Balayage is still one of the most requested hair trends, in Salons everywhere!!!
Everything you need to know about the biggest colour trend since Holly Golightly’s highlights.
First aflutter in Vogue forums in 2005, balayage is the most popular hair colouring request in salons today. The go-to for modern, chic hair, balayage creates depth and dimension, and leaves you with a sun-kissed finish.
Vogue speaks to colour expert Rosie Hardy of Sydney salon Colour Lounge to find out everything you need to know about this popular technique.
What is balayage?
Balayage is a French colouring technique that was developed in the 1970s. It’s a freehand technique where the colour is applied by hand rather than using the traditional foiling or cap highlighting techniques. Balayage can be used in even the shortest pixie crop however the best results is in hair below the shoulders.
You can achieve so many different effects from soft, natural highlights to something strong and punky. The fact it’s so low maintenance is such a drawcard for women too. People want to look fashionable and feel good about their appearance but in this day and age we don’t all have the time to be in the salon every few weeks for a touch up.

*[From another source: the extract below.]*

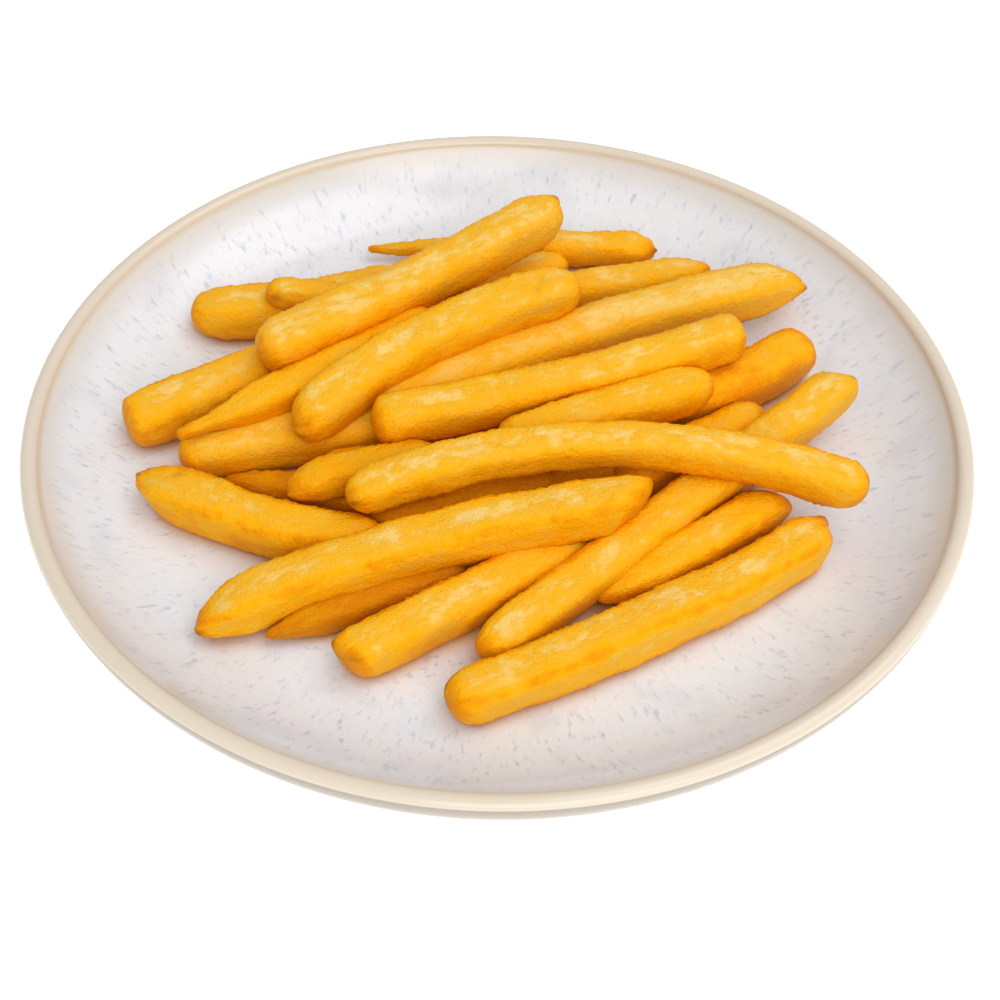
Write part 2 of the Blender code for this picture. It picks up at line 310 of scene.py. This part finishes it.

It’s also a very economical way to colour your hair as you never have a solid demarcation line or regrowth, so if you can’t afford to get it done for another month it won’t look atrocious. However, if your balayage isn’t done correctly you can end up with excessive overlapping that can cause damage.
How it’s done
The process varies depending on the length of the hair and the desired result. You can expect to have individual strands coloured with a brush and a backing board. Some colourists like to separate their sections with cotton wool or foil, others tease the hair in sections first then freehand colour the ends.
I find that all my balayage clients are going for different looks and need to maintain it at different rates. You will need to have a minimum of three appointments to really build up the colour initially. These appointments are spaced six weeks apart. From there you could go up to four months without having more balayage. You would just need to come in for a toner and a treatment to freshen up the colour in between appointments.
Is it for me?
Balayage is best done on natural hair, but never fear, most of the work I do to create a balayage look is initially done with foils until the hair is ready to have only balayage. There are many different techniques that people use to create this look. If you’re seeing a colour specialist they should always be able to come up with a technique to achieve the look you desire that best suits your hair type and colour history.

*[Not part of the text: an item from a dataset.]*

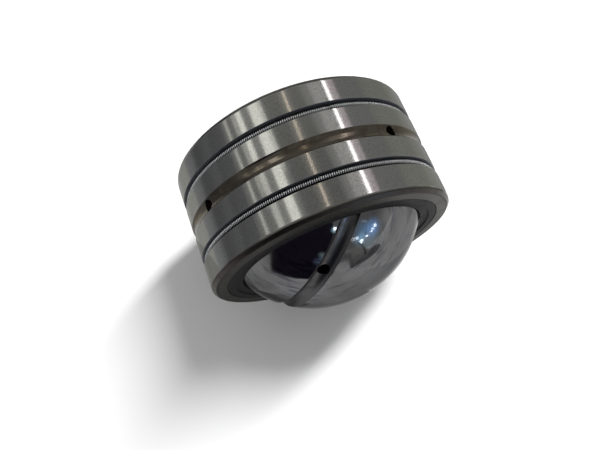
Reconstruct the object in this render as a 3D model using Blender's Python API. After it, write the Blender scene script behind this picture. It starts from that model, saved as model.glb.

The best hairstyles for balayage
I always love to see balayage finished with loose curls or a beachy, tousled look where you can see the colour variations ribbon through the hair. Sharp, strong haircuts like a bob require a stronger colour or a block colour to show off the cut. Balayage is best left to more flowing hairstyles.
Top maintenance tips
Balayage will dry your hair out no more than classic foiling as long as you have a trained professional applying your colour. As with foils you should always use salon professional shampoos and conditioners as well as have regular treatments. No matter what the technique, your colour will always look its best if your hair is in good condition.

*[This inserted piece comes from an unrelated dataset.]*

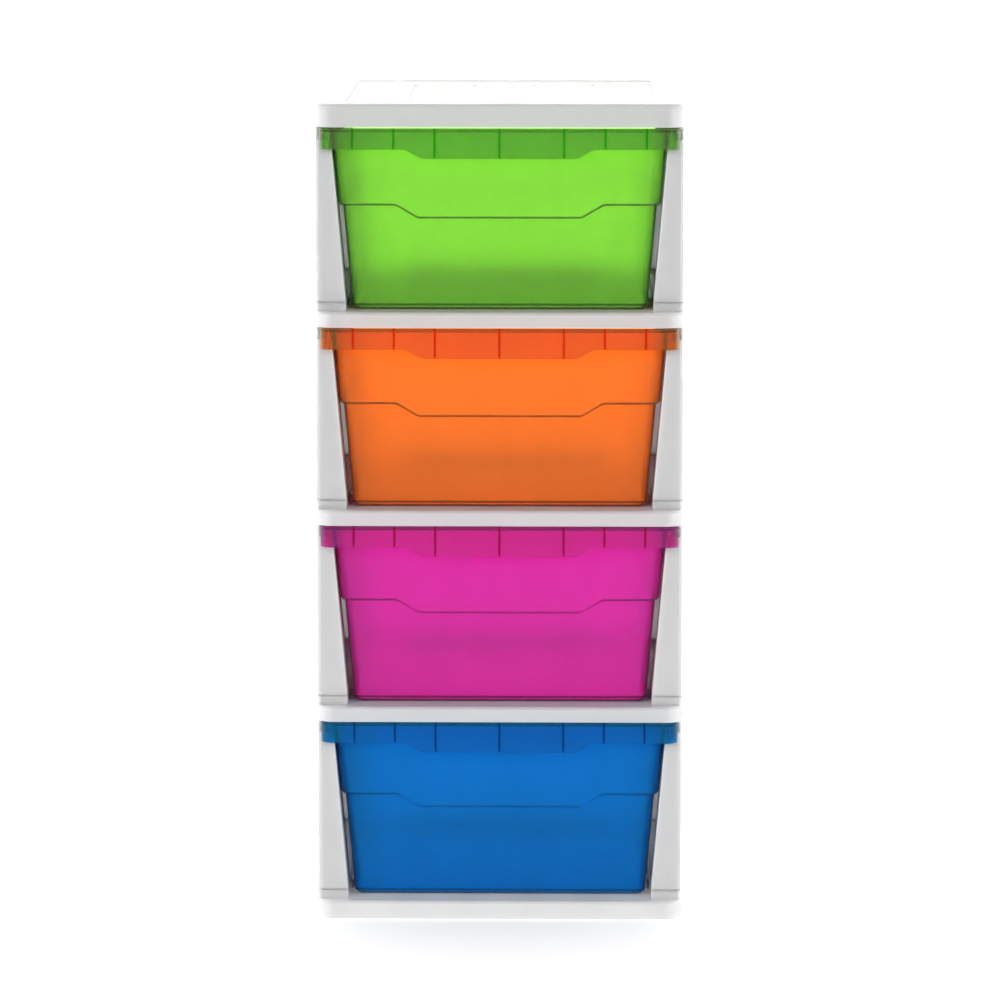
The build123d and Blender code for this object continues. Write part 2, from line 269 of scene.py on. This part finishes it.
@dataclass(frozen=True)
class TintedPlastic:
    """Dyed plastic that light passes through, with a satin gloss and faint upright streaks."""

    tint: Tint
    transmission: float = 0.91
    millimetres: float = 1000.0  # in a metre: the dye fades light by the millimetre
    roughness_low: float = 0.2
    roughness_high: float = 0.26
    cloud_scale: float = 6.0
    pattern_detail: float = 3.0
    streak_scale: Place = (55.0, 55.0, 6.0)
    streak_shade: float = 0.9
    grain: Grain = Grain(scale=1100.0, height=0.00003, strength=0.15)
    # painted shade: darker lines along the ribs behind the pull
    ribs: PaintedRibShade = PaintedRibShade()

    @property
    def name(self) -> str:
        """The material's name."""
        return f"{self.tint.name.lower()}_tinted_plastic"

    def build(self) -> bpy.types.Material:
        """Makes the finish.

        Returns:
            The material.
        """
        material, tree = empty_material(self.name)
        link = tree.links.new
        place = add_node(tree, "ShaderNodeTexCoord")
        clouds = add_node(
            tree, "ShaderNodeTexNoise", Scale=self.cloud_scale, Detail=self.pattern_detail
        )
        link(place.outputs["Object"], clouds.inputs["Vector"])
        shader = add_node(
            tree, "ShaderNodeBsdfPrincipled", IOR=PLASTIC_IOR,
            Transmission_Weight=self.transmission,
        )
        shader.inputs["Specular Tint"].default_value = (*self.tint.value.surface, 1.0)
        link(self.colour(tree, place), shader.inputs["Base Color"])
        add_gloss(tree, clouds, shader, self.roughness_low, self.roughness_high)
        self.grain.build(tree, place, shader)
        depth = add_node(tree, "ShaderNodeVolumeAbsorption", Density=self.millimetres)
        kept = tuple(1.0 - share for share in self.tint.value.fading)
        depth.inputs["Color"].default_value = (*kept, 1.0)
        output = add_node(tree, "ShaderNodeOutputMaterial")
        link(shader.outputs["BSDF"], output.inputs["Surface"])
        link(depth.outputs["Volume"], output.inputs["Volume"])
        return material

    def colour(self, tree: bpy.types.NodeTree, place: bpy.types.Node) -> bpy.types.NodeSocket:
        """Mixes the dye with faint upright streaks and with painted shade on the lines of the
        ribs.

        Args:
            tree: The material's node tree.
            place: The node that gives Object coordinates.

        Returns:
            The colour output.
        """
        link = tree.links.new
        dye = self.tint.value
        streak = tuple(share * self.streak_shade for share in dye.surface)
        stretch = add_node(tree, "ShaderNodeMapping")
        stretch.inputs["Scale"].default_value = self.streak_scale
        link(place.outputs["Object"], stretch.inputs["Vector"])
        noise = add_node(tree, "ShaderNodeTexNoise", Scale=1.0, Detail=self.pattern_detail)
        link(stretch.outputs["Vector"], noise.inputs["Vector"])
        streaked = add_node(tree, "ShaderNodeMix", data_type="RGBA")
        plain, darker = colours(streaked.inputs)
        plain.default_value = (*dye.surface, 1.0)
        darker.default_value = (*streak, 1.0)
        link(noise.outputs["Fac"], streaked.inputs["Factor"])
        # Painted shade: the dye darkened on the lines where the ribs meet the pull.
        rib_shaded = add_node(tree, "ShaderNodeMix", data_type="RGBA")
        between, along = colours(rib_shaded.inputs)
        link(colours(streaked.outputs)[0], between)
        along.default_value = (*self.ribs.colour(dye), 1.0)
        link(self.ribs.mask(tree, place), rib_shaded.inputs["Factor"])
        return colours(rib_shaded.outputs)[0]


@dataclass
class Carcass:
    """The white pieces: base panel, decks, side frames and top panel."""

    finish: WhitePlastic = field(default_factory=WhitePlastic)

    def nodes(self) -> list[str]:
        """The CAD nodes of the tower's fixed body."""
        return [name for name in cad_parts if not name.startswith("drawer_")]

    def build(self) -> list[str]:
        """Dresses the fixed pieces.

        Returns:
            The names of the dressed pieces.
        """
        material = self.finish.build()
        names = self.nodes()
        for name in names:
            dress(name, material)
        return names


@dataclass
class Drawer:
    """One translucent drawer."""

    tint: Tint

    @property
    def node(self) -> str:
        """The CAD node of the drawer with this dye."""
        ending = self.tint.name.lower()
        return next(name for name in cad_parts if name.endswith(ending))

    def build(self) -> list[str]:
        """Dresses the drawer.

        Returns:
            The names of the dressed pieces.
        """
        dress(self.node, TintedPlastic(self.tint).build())
        return [self.node]


@dataclass(frozen=True)
class Softbox:
    """A large square studio light."""

    name: str
    place: Place
    power: float
    target: Place = (0.0, 0.0, 0.4)
    side: float = 2.4

    def build(self) -> None:
        """Hangs the light and turns it to its target."""
        data = bpy.data.lights.new(self.name, "AREA")
        data.shape = "SQUARE"
        data.size = self.side
        data.energy = self.power
        lamp = bpy.data.objects.new(self.name, data)
        lamp.location = self.place
        aim = Vector(self.target) - Vector(self.place)
        lamp.rotation_euler = aim.to_track_quat("-Z", "Y").to_euler()
        bpy.context.scene.collection.objects.link(lamp)


@dataclass(frozen=True)
class Viewpoint:
    """The camera of the reference view: far off, a little above the top panel.

    Attributes:
        distance: From the tower's middle, level with the floor.
        azimuth: Degrees to the right of straight ahead.
        height: Above the floor.
        aim_height: Height of the point that the camera looks at.
        aim_side: How far right of the middle that point is.
        focal_pixels: Focal length in pixels of the picture.
        picture_pixels: Width of the picture.
        sensor: Width of the sensor in millimetres.
        sight: How far the camera sees.
    """

    distance: float = 5.2
    azimuth: float = 0.877
    height: float = 1.1517
    aim_height: float = 0.3993
    aim_side: float = -0.0026
    focal_pixels: float = 5029.0
    picture_pixels: float = 1000.0
    sensor: float = 36.0
    sight: float = 200.0

    def build(self) -> None:
        """Sets up the camera."""
        data = bpy.data.cameras.new("camera")
        data.sensor_width = self.sensor
        data.sensor_fit = "HORIZONTAL"
        data.lens = self.focal_pixels * self.sensor / self.picture_pixels
        data.clip_end = self.sight
        camera = bpy.data.objects.new("camera", data)
        turn = radians(self.azimuth)
        place = Vector((self.distance * sin(turn), -self.distance * cos(turn), self.height))
        camera.location = place
        aim = Vector((self.aim_side, 0.0, self.aim_height)) - place
        camera.rotation_euler = aim.to_track_quat("-Z", "Y").to_euler()
        bpy.context.scene.collection.objects.link(camera)
        bpy.context.scene.camera = camera


@dataclass
class Studio:
    """A pale floor in an even white studio.

    Attributes:
        floor_radius: The floor is round.
        floor_sides: Number of its edges.
        floor_middle: The floor reaches further behind the tower than before it.
        floor_colour: Linear colour of the floor.
        floor_roughness: The floor is matt.
        floor_glow: Light that the floor gives by itself, so that it stays even and pale.
        sky_colour: Linear colour of the light from all round.
        sky_front: Its strength from before the tower.
        sky_back: Its strength from behind the tower.
        sky_top: Share of it that is left straight overhead.
        sky_turn: Where it turns from front to back, as parts of a level look.
        sky_fall: Where it falls to sky_top, as parts of an upright look.
        lights: The two lights before the tower.
    """

    floor_radius: float = 3.2
    floor_sides: int = 96
    floor_middle: Place = (0.0, 1.2, 0.0)
    floor_colour: Colour = (0.88, 0.88, 0.88)
    floor_roughness: float = 0.9
    floor_glow: float = 0.34
    sky_colour: Colour = (1.0, 1.0, 1.0)
    sky_front: float = 0.16
    sky_back: float = 3.05
    sky_top: float = 0.11
    sky_turn: tuple[float, float] = (-0.4, 0.2)
    sky_fall: tuple[float, float] = (0.1, 0.9)
    lights: list[Softbox] = field(
        default_factory=lambda: [
            Softbox("left_light", (-2.8, -3.6, 2.2), 111.0),
            Softbox("right_light", (3.0, -3.4, 2.0), 82.0),
        ]
    )

    def build(self) -> None:
        """Builds the floor, the sky, the lights and the camera."""
        self.build_floor()
        self.build_sky()
        for light in self.lights:
            light.build()
        Viewpoint().build()
        view = bpy.context.scene.view_settings
        view.view_transform = "Standard"
        view.look = "None"

    def build_floor(self) -> None:
        """Lays a large round floor under the tower."""
        material, tree = empty_material("studio_floor")
        shader = add_node(
            tree, "ShaderNodeBsdfPrincipled", Roughness=self.floor_roughness,
            Emission_Strength=self.floor_glow,
        )
        shader.inputs["Base Color"].default_value = (*self.floor_colour, 1.0)
        output = add_node(tree, "ShaderNodeOutputMaterial")
        tree.links.new(shader.outputs["BSDF"], output.inputs["Surface"])
        mesh = bpy.data.meshes.new("studio_floor")
        shape = bmesh.new()
        bmesh.ops.create_circle(
            shape, cap_ends=True, radius=self.floor_radius, segments=self.floor_sides
        )
        shape.to_mesh(mesh)
        shape.free()
        mesh.materials.append(material)
        floor = bpy.data.objects.new("studio_floor", mesh)
        floor.location = self.floor_middle
        bpy.context.scene.collection.objects.link(floor)

    def build_sky(self) -> None:
        """Surrounds the scene with white light, bright behind the tower and dim before it."""
        world = bpy.data.worlds.new("studio_sky")
        world.use_nodes = True
        tree = world.node_tree
        link = tree.links.new
        background = tree.nodes["Background"]
        background.inputs["Color"].default_value = (*self.sky_colour, 1.0)
        look = add_node(tree, "ShaderNodeTexCoord")
        parts = add_node(tree, "ShaderNodeSeparateXYZ")
        link(look.outputs["Generated"], parts.inputs["Vector"])
        strength = add_node(tree, "ShaderNodeMath", operation="MULTIPLY")
        ramps = (
            ("Y", self.sky_turn, (self.sky_front, self.sky_back)),
            ("Z", self.sky_fall, (1.0, self.sky_top)),
        )
        for factor, (axis, reach, values) in zip(strength.inputs, ramps):
            ramp = add_node(
                tree, "ShaderNodeMapRange", interpolation_type="SMOOTHSTEP", From_Min=reach[0],
                From_Max=reach[1], To_Min=values[0], To_Max=values[1],
            )
            link(parts.outputs[axis], ramp.inputs["Value"])
            link(ramp.outputs["Result"], factor)
        link(strength.outputs["Value"], background.inputs["Strength"])
        bpy.context.scene.world = world


def main() -> None:
    """Dresses the tower piece by piece and builds the studio round it."""
    logging.basicConfig(level=logging.INFO, format="%(message)s")
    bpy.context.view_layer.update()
    assemblies = [Carcass(), *(Drawer(tint) for tint in Tint)]
    for assembly in assemblies:
        for name in assembly.build():
            LOG.info("dressed %s", name)
    Studio().build()


if __name__ == "__main__":
    main()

Does balayage have an expiry date?
The technique has been around for so long and will remain an integral part of the way we colour in the salon for as long as I can foresee. However, the trend at the moment with the heavy graduation from dark to light is constantly changing. It started out about five years ago being very subtle with people like Gisele Bundchen being a favourite. A more natural, sun-kissed effect was desired then. In the last few years we have seen much stronger effects being worn, for example [stylist] Pip Edwards, who has really taken it to the next level. This winter we have seen the same techniques used but with a warmer, deeper feel. Lots of celebrities have their balayage finished with copper or red glosses and this is now being called the new ombre look.
Alternatives to balayage
At Colour Lounge I love to use different foiling techniques to create a more structured, gradual fade out effect. I put more ribbon-sized weaves with a lighter colour through the interior of the hair then I work up to deeper colours and softer weaves as I work up to the hairline and partline. It’s a truly beautiful way to create variation in the colour while maintaining a more structured technique that can be worn in many different styles.